Lesson: Isaiah 55:10-13
10 As the rain and the snow come down from heaven, and do not return there until they have watered the earth, making it bring forth and sprout, giving seed to the sower and bread to the eater,
11 so shall my word be that goes out from my mouth; it shall not return to me empty, but it shall accomplish that which I purpose, and succeed in the thing for which I sent it.
12 For you shall go out in joy and be led back in peace; the mountains and the hills before you
shall burst into song, and all the trees of the field shall clap their hands.
13 Instead of the thorn shall come up the cypress; instead of the brier shall come up the myrtle
and it shall be to the Lord for a memorial, for an everlasting sign that shall not be cut off.
The Book of Isaiah is a composite of writings from three distinct periods in Ancient Israel’s history. The writings were compiled from about 700 BCE to about 300 BCE.
Chapters 1-39 are called “First Isaiah” and are the words of a prophet (one who speaks for YHWH – translated as “LORD” in all capital letters in the NRSV) who called for Jerusalem to repent in the 30 years before Jerusalem came under siege by the Assyrians in 701 BCE. “Second Isaiah” is Chapters 40 to 55. In these chapters, a prophet brought hope to the Judeans during the Exile in Babylon (587 to 539 BCE) by telling them they had suffered enough and would return to Jerusalem. “Third Isaiah” is Chapters 56 to 66 in which a prophet gave encouragement to the Judeans who had returned to Jerusalem (which was largely destroyed by the Babylonians in 587 BCE) after the Exile had ended.

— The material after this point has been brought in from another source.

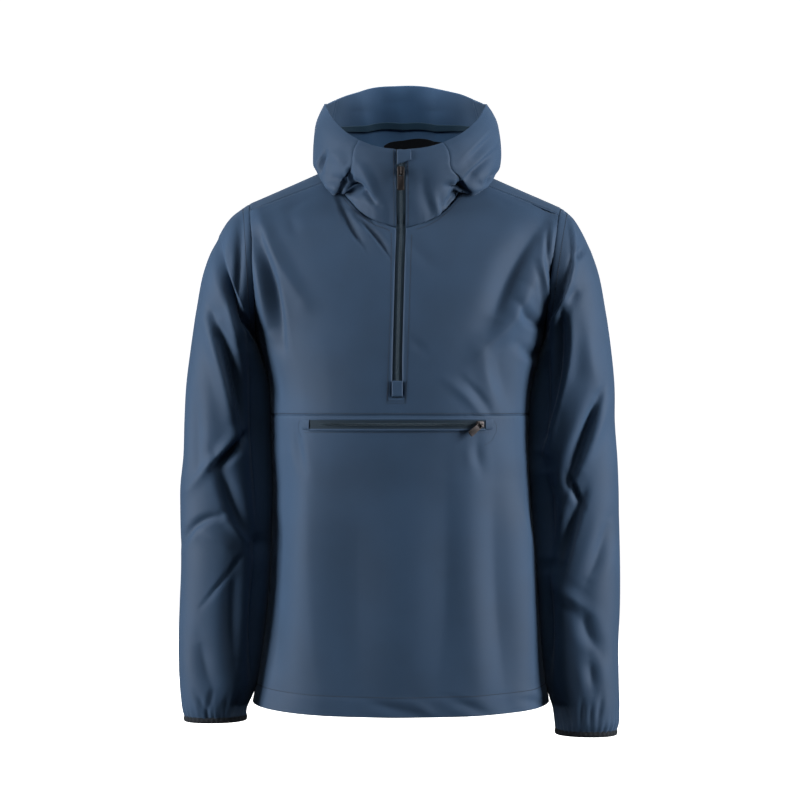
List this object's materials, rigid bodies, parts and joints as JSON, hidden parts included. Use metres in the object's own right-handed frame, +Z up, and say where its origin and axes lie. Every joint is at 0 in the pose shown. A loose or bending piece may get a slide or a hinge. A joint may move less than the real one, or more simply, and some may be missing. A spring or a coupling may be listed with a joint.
{
  "type": "hooded half-zip anorak pullover",
  "caption": "Hooded softshell pullover filled out as if worn, with a half zip at the neck, a zipped pocket across the chest and elastic-bound cuffs.",
  "frame": {"origin": "middle of the neck, level with the high points of the shoulders, where the wearer holds the garment up", "axes": "+Z up, -Y out of the front, +X towards the wearer's left arm"},
  "size_m": [0.6055, 0.3367, 0.9083],
  "materials": {
    "shell": "navy blue softshell weave with a soft sheen",
    "binding": "black elastic binding",
    "zip_tape": "dark blue zip tape with a coated coil",
    "facing": "black matte facing",
    "zip_metal": "dark grey lacquered zip metal"
  },
  "bodies": {
    "root": {"upper_front": "shell", "lower_front": "shell", "back": "shell", "sleeve_left": "shell", "sleeve_right": "shell", "cuff_binding_left": "binding", "cuff_binding_right": "binding", "collar_front_right": "shell", "collar_front_left": "shell", "hood_side_right": "shell", "hood_side_left": "shell", "hood_centre": "shell", "hood_tape_band": "zip_tape", "neck_facing": "facing", "main_zip": "zip_tape", "zip_garage": "shell", "zip_end_patch": "zip_tape", "pocket_zip": "zip_tape", "pocket_end_patch_left": "shell", "pocket_end_patch_right": "shell", "main_slider": "zip_metal", "pocket_slider": "zip_metal"},
    "main_pull": {"main_tab": "zip_metal"},
    "pocket_pull": {"pocket_tab": "zip_metal"}
  },
  "joints": [
    {"name": "main_pull_hinge", "type": "hinge", "parent": "root", "child": "main_pull", "pos_m": [-0.00161, -0.12347, -0.0195], "axis": [-1, 0, 0], "range_deg": [0, 150]},
    {"name": "pocket_pull_hinge", "type": "hinge", "parent": "root", "child": "pocket_pull", "pos_m": [0.10477, -0.12465, -0.3567], "axis": [-0.5644, -0.2783, 0.7771], "range_deg": [0, 150]}
  ]
}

Today’s reading is the closing verses of Second Isaiah. It emphasizes the effectiveness of YHWH’s word (v.11) and the joy the people would experience (v.12) when the Exile ends when Cyrus the Great of Persia conquered the Babylonians in 539 BCE and allowed the Judeans to return to Jerusalem.
Epistle: Romans 8:1-11
1 There is [therefore] no condemnation for those who are in Christ Jesus. 2 For the law of the Spirit of life in Christ Jesus has set you free from the law of sin and of death. 3 For God has done what the law, weakened by the flesh, could not do: by sending his own Son in the likeness of sinful flesh, and to deal with sin, he condemned sin in the flesh, 4 so that the just requirement of the law might be fulfilled in us, who walk not according to the flesh but according to the Spirit. 5 For those who live according to the flesh set their minds on the things of the flesh, but those who live according to the Spirit set their minds on the things of the Spirit. 6 To set the mind on the flesh is death, but to set the mind on the Spirit is life and peace. 7 For this reason the mind that is set on the flesh is hostile to God; it does not submit to God’s law– indeed it cannot, 8 and those who are in the flesh cannot please God.

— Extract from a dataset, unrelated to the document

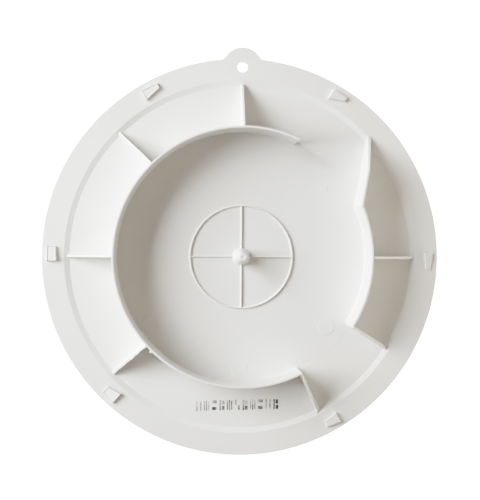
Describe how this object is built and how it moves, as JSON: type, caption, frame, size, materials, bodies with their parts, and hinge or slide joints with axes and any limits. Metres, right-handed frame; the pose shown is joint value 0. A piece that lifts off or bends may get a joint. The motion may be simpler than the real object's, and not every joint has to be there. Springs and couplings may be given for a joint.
{
  "type": "bathroom extractor fan cover",
  "caption": "Round plastic cover of a bathroom extractor fan: a disc with a scroll wall, an outlet guide wall, gusset ribs, rim clips, a centre pin and a hanging lug.",
  "frame": {"origin": "on the disc's axis, at the smooth outer face it lies on", "axes": "+Z out of the inside of the cover, along the disc's axis; +Y from the axis towards the hanging lug; +X to the right seen from the inside"},
  "size_m": [0.18, 0.1851, 0.0192],
  "materials": {
    "shell_plastic": "off-white moulded ABS, satin to matte, with a faint warm tint",
    "stamp_ink": "worn dark grey stamping ink"
  },
  "bodies": {
    "root": {"floor_plate": "shell_plastic", "step_ring": "shell_plastic", "rim_flange": "shell_plastic", "hanging_lug": "shell_plastic", "scroll_wall_1": "shell_plastic", "scroll_wall_2": "shell_plastic", "scroll_wall_3": "shell_plastic", "scroll_wall_4": "shell_plastic", "scroll_wall_5": "shell_plastic", "scroll_wall_6": "shell_plastic", "scroll_wall_7": "shell_plastic", "outlet_guide_wall": "shell_plastic", "gusset_rib_1": "shell_plastic", "gusset_rib_2": "shell_plastic", "gusset_rib_3": "shell_plastic", "gusset_rib_4": "shell_plastic", "gusset_rib_5": "shell_plastic", "gusset_rib_6": "shell_plastic", "gusset_rib_7": "shell_plastic", "rim_clip_1": "shell_plastic", "rim_clip_2": "shell_plastic", "rim_clip_3": "shell_plastic", "rim_clip_4": "shell_plastic", "rim_clip_5": "shell_plastic", "rim_clip_6": "shell_plastic", "centre_ring": "shell_plastic", "centre_spoke_1": "shell_plastic", "centre_spoke_2": "shell_plastic", "centre_spoke_3": "shell_plastic", "centre_spoke_4": "shell_plastic", "centre_boss": "shell_plastic", "centre_pin": "shell_plastic"}
  },
  "joints": []
}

9 But you are not in the flesh; you are in the Spirit, since the Spirit of God dwells in you. Anyone who does not have the Spirit of Christ does not belong to him. 10 But if Christ is in you, though the body is dead because of sin, the Spirit is life because of righteousness. 11 If the Spirit of him who raised Jesus from the dead dwells in you, he who raised Christ from the dead will give life to your mortal bodies also through his Spirit that dwells in you.
Paul’s letter to the Romans is his longest, last and most complex letter. It was written in the late 50s or early 60s (CE) – about ten years before the first Gospel (Mark) was written.

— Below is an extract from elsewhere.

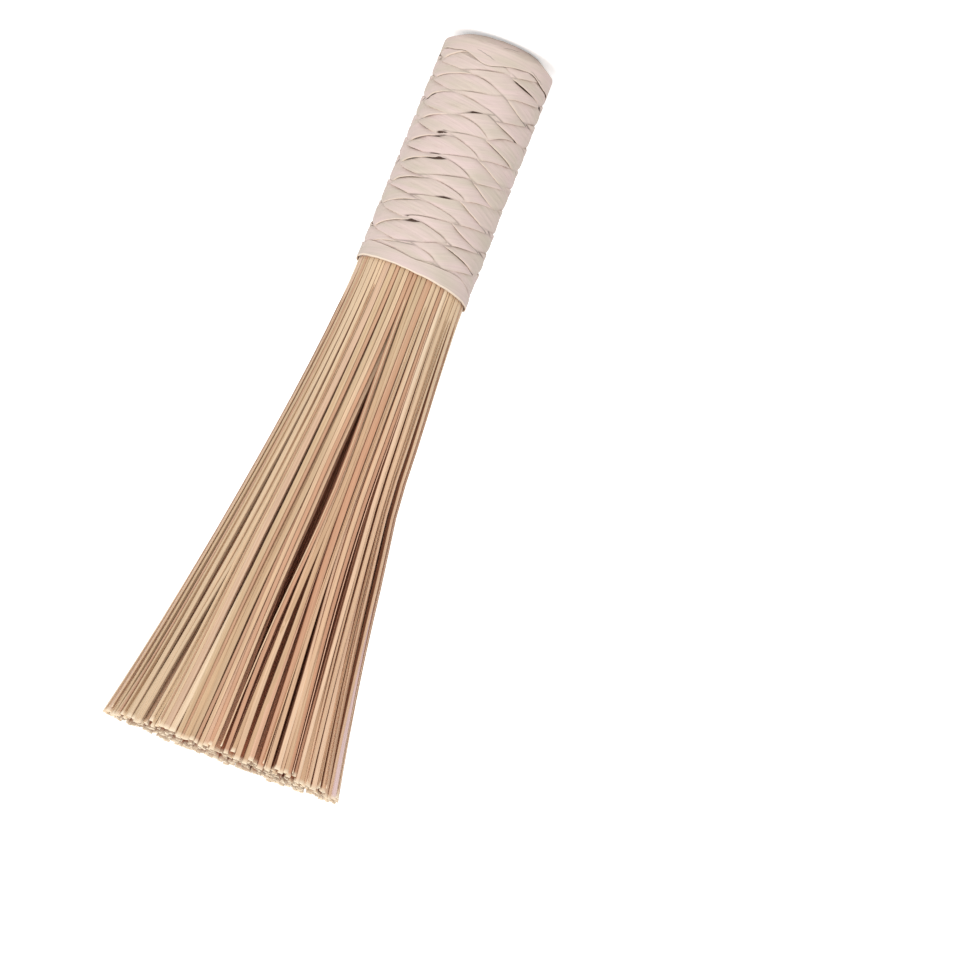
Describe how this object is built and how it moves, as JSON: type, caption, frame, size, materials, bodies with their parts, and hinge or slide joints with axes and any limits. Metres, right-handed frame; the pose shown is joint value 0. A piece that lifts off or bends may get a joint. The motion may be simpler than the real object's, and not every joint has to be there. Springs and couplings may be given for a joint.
{
  "type": "bamboo wok brush",
  "caption": "Round wok brush: a bundle of split bamboo strips bound by a plaited bamboo sleeve, flaring from the short handle to a flat-trimmed scrubbing end.",
  "frame": {"origin": "centre of the sawn butt of the handle, on the plane that the brush stands on", "axes": "+Z along the brush from the butt to the trimmed tips; the handle's rim at the mouth is highest towards -X"},
  "size_m": [0.0794, 0.0794, 0.245],
  "materials": {
    "split_bamboo": "raw split bamboo, satin on the outer skin and dull on the split faces",
    "bamboo_peel": "flat pale peel, dull, slightly waxy"
  },
  "bodies": {
    "root": {"core_strip": "split_bamboo", "outer_strip_01": "split_bamboo", "outer_strip_02": "split_bamboo", "outer_strip_03": "split_bamboo", "outer_strip_04": "split_bamboo", "outer_strip_05": "split_bamboo", "outer_strip_06": "split_bamboo", "outer_strip_07": "split_bamboo", "outer_strip_08": "split_bamboo", "outer_strip_09": "split_bamboo", "outer_strip_10": "split_bamboo", "outer_strip_11": "split_bamboo", "outer_strip_12": "split_bamboo", "outer_strip_13": "split_bamboo", "outer_strip_14": "split_bamboo", "outer_strip_15": "split_bamboo", "outer_strip_16": "split_bamboo", "outer_strip_17": "split_bamboo", "outer_strip_18": "split_bamboo", "outer_strip_19": "split_bamboo", "outer_strip_20": "split_bamboo", "outer_strip_21": "split_bamboo", "outer_strip_22": "split_bamboo", "outer_strip_23": "split_bamboo", "outer_strip_24": "split_bamboo", "outer_strip_25": "split_bamboo", "outer_strip_26": "split_bamboo", "outer_strip_27": "split_bamboo", "outer_strip_28": "split_bamboo", "outer_strip_29": "split_bamboo", "outer_strip_30": "split_bamboo", "outer_strip_31": "split_bamboo", "outer_strip_32": "split_bamboo", "outer_strip_33": "split_bamboo", "outer_strip_34": "split_bamboo", "outer_strip_35": "split_bamboo", "outer_strip_36": "split_bamboo", "outer_strip_37": "split_bamboo", "outer_strip_38": "split_bamboo", "outer_strip_39": "split_bamboo", "outer_strip_40": "split_bamboo", "plaited_wrap": "bamboo_peel", "strips_ring_1": "split_bamboo", "strips_ring_2": "split_bamboo", "strips_ring_3": "split_bamboo", "strips_ring_4": "split_bamboo", "strips_ring_5": "split_bamboo", "strips_ring_6": "split_bamboo", "strips_ring_7": "split_bamboo", "strips_ring_8": "split_bamboo", "strips_ring_9": "split_bamboo"}
  },
  "joints": []
}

Today’s reading continues Paul’s extended discussion of law, sin, the flesh, and the Spirit. For Paul, “the flesh” is not our bodies as such, but our human tendency towards self-centeredness and self-interest. “Sin” for Paul is our personal egoism that leads to “death,” both spiritual and physical (v.6). (Paul takes literally the story of Adam’s disobedience as the cause of human mortality.)
Life in the Spirit leads to wholeness and Eternal Life (v.10). Paul uses “law” in diverse ways – in some places, it means the Jewish Law (v.3), but in other contexts it means a “way of living” as in “the law of the Spirit in the life of Christ Jesus” (v.2) and “the law of sin and death” (v.2).
Gospel: Matthew 13:1-9,18-23
Jesus went out of the house and sat beside the sea. Such great crowds gathered around him that he got into a boat and sat there, while the whole crowd stood on the beach. And he told them many things in parables, saying: “Listen! A sower went out to sow. And as he sowed, some seeds fell on the path, and the birds came and ate them up. Other seeds fell on rocky ground, where they did not have much soil, and they sprang up quickly, since they had no depth of soil. But when the sun rose, they were scorched; and since they had no root, they withered away. Other seeds fell among thorns, and the thorns grew up and choked them. Other seeds fell on good soil and brought forth grain, some a hundredfold, some sixty, some thirty. Let anyone with ears listen!” “Hear then the parable of the sower. When anyone hears the word of the kingdom and does not understand it, the evil one comes and snatches away what is sown in the heart; this is what was sown on the path. As for what was sown on rocky ground, this is the one who hears the word and immediately receives it with joy; yet such a person has no root, but endures only for a while, and when trouble or persecution arises on account of the word, that person immediately falls away. As for what was sown among thorns, this is the one who hears the word, but the cares of the world and the lure of wealth choke the word, and it yields nothing. But as for what was sown on good soil, this is the one who hears the word and understands it, who indeed bears fruit and yields, in one case a hundredfold, in another sixty, and in another thirty.”